• **Given information**
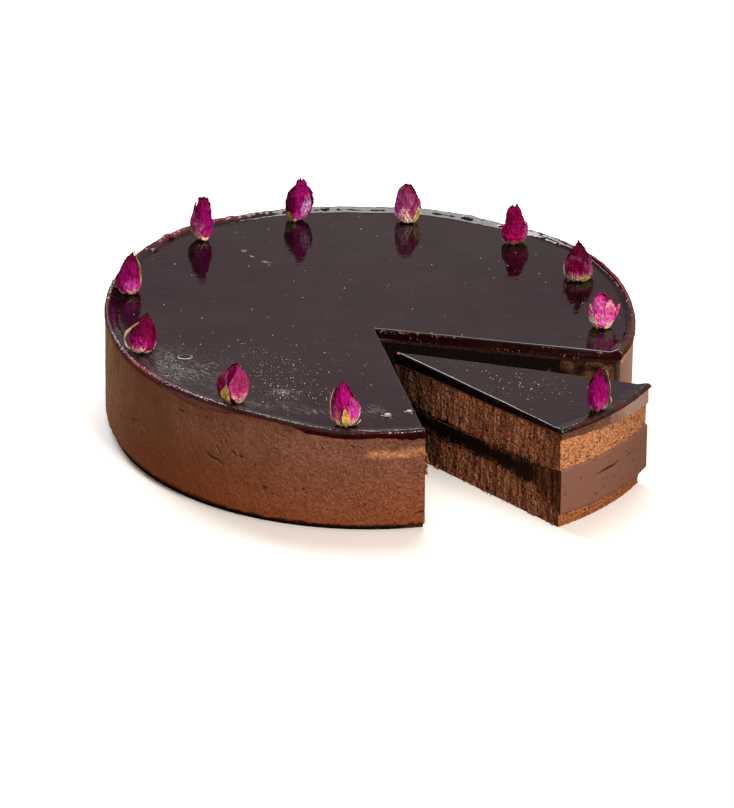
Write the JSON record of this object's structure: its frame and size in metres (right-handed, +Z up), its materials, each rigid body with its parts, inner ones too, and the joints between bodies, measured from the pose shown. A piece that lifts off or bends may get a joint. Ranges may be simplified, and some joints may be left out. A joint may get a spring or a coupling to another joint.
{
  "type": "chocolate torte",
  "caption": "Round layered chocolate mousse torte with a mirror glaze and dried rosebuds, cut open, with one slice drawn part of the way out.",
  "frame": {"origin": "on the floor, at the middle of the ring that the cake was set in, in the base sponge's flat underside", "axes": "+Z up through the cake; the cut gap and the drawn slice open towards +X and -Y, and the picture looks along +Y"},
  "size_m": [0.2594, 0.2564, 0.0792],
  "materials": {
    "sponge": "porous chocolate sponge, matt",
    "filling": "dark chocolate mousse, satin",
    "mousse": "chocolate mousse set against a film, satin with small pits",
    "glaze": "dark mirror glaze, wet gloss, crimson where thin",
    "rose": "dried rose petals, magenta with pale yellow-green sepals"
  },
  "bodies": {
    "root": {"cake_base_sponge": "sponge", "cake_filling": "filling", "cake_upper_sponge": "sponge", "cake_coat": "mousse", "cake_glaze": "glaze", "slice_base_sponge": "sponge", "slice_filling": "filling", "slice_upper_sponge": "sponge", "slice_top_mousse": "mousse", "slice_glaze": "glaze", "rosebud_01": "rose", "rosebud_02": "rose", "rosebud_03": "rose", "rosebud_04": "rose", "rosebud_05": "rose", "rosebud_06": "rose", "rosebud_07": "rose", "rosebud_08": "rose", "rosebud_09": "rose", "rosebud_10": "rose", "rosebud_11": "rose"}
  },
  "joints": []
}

• **What you should do**
Check every line for "bodies" and show the ones that have it.

• **Expected output**
Write the JSON record of this object's structure: its frame and size in metres (right-handed, +Z up), its materials, each rigid body with its parts, inner ones too, and the joints between bodies, measured from the pose shown. A piece that lifts off or bends may get a joint. Ranges may be simplified, and some joints may be left out. A joint may get a spring or a coupling to another joint.
  "bodies": {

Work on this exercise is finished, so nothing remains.